Originally, the epic was transmitted only orally from generation to generation, until it was recorded for the first time in 1873 by Garegin Srvandztiants (1840-1892). The epic has an alternative name of “The Daredevils of Sasun,” however it is popularly referred to as David of Sasun, for the hero of the third and major branch of the epic.

There are four cycles in the epic, each named after their hero.  The first cycle is about two brothers Sanasar and Baghdasar.  Sanasar’s son, Lion Mher, is the hero of the second cycle. The third cycle is about David and the fourth cycle is about David’s son, Little Mher.

The epic begins with David’s great-grandmother, Lady Dzovinar, who agrees to marry the King of Baghdad in order to save the Armenian people. Lady Dzovinar became miraculously pregnant by bathing in a spring, thereby giving birth to Sanasar and Baghdasar, who are both extraordinarily powerful. Once he was old enough, Sanasar founded Sasun, the fortress-town of Armenia.

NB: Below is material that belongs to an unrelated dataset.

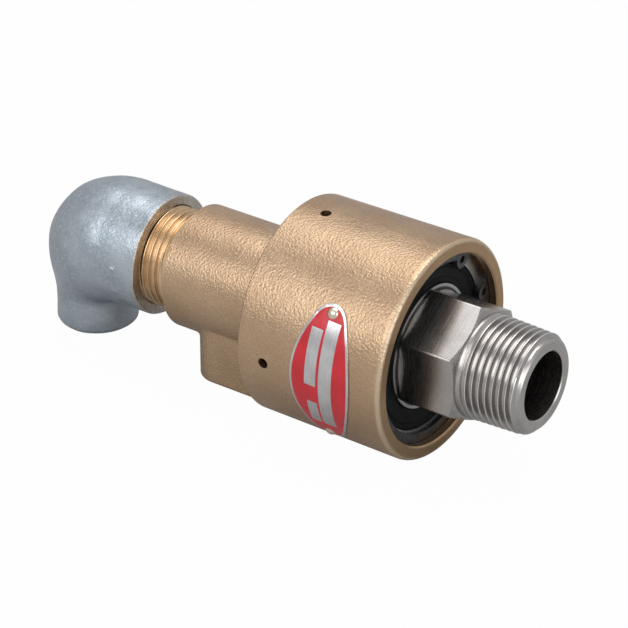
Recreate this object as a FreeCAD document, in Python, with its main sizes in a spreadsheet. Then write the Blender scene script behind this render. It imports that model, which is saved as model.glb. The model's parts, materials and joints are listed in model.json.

All of the heroes embody characteristics that are significant in Armenian culture. They represent the strong, fearless men who protect their country. All four Armenian epic figures were great role models for the Armenia people. They faced and defeated evil enemies, such as Msra Melik, the Egyptian king.

Historians think that the epic dates  to the eighth century because life for the Armenians then was very similar to the way it was described in the epic. Dr. Yeghiazaryan discussed the fact that there remains much research to be done on the epic . Unfortunately, the Armenian Genocide of 1915 spelled the end of the oral transmission of the epic.

The epic oral traditions are a part of the Armenian culture that defines the people. The existence of these stories established national heroes and role models for the Armenian people, and molded an outlook for future. Although the epic of David of Sasun is no longer orally transmitted, its historical and cultural importance remains.